In contrast to previous studies8,9,10, which suggested for Cylindraspis a Malagasy origin and diversification on Mauritius, we infer an African origin and radiation of up to three Cylindraspis lineages on Nazareth that later successfully colonized Mauritius once it emerged from the ocean floor. The evolution of several tortoise species appears likely on a dynamic island system as Nazareth, allowing for allopatry. We further hypothesize that the—at least for giant tortoises—high diversity of Cylindraspis, with two deeply divergent species each on relatively small islands (Mauritius and in particular Rodrigues), resulted from subsequent colonization events from Nazareth and within the Mascarenes, also involving ecological diversification of browsers (saddle-backed species) and grazers (domed species).

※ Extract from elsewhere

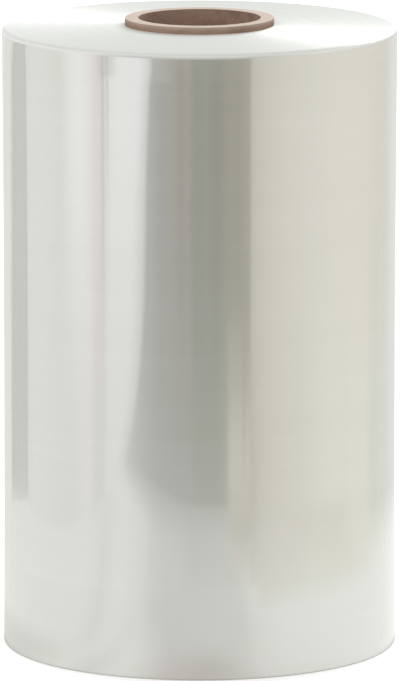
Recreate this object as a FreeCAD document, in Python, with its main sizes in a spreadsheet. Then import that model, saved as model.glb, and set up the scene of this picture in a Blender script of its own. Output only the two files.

Our data show that the evolutionary divergence of Cylindraspis by far exceeded that of other genetically studied extant and extinct giant tortoise lineages from the Aldabra and Madagascar (Aldabrachelys) or the Bahamas and Galápagos (Chelonoidis; Fig. 1). Also the dodo (Raphus cucullatus) and the Rodrigues solitaire (Pezophaps solitaria), two other iconic species of the lost Mascarene fauna, were less divergent. These two sister taxa evolved only in the Miocene and were phylogenetically embedded in the Indo-Pacific clade of doves and pigeons with many extant survivors40. Thus, the extinction of Cylindraspis not only represents loss of one of the five major radiations of extant testudinine tortoises but also that of a truly ancient vertebrate lineage.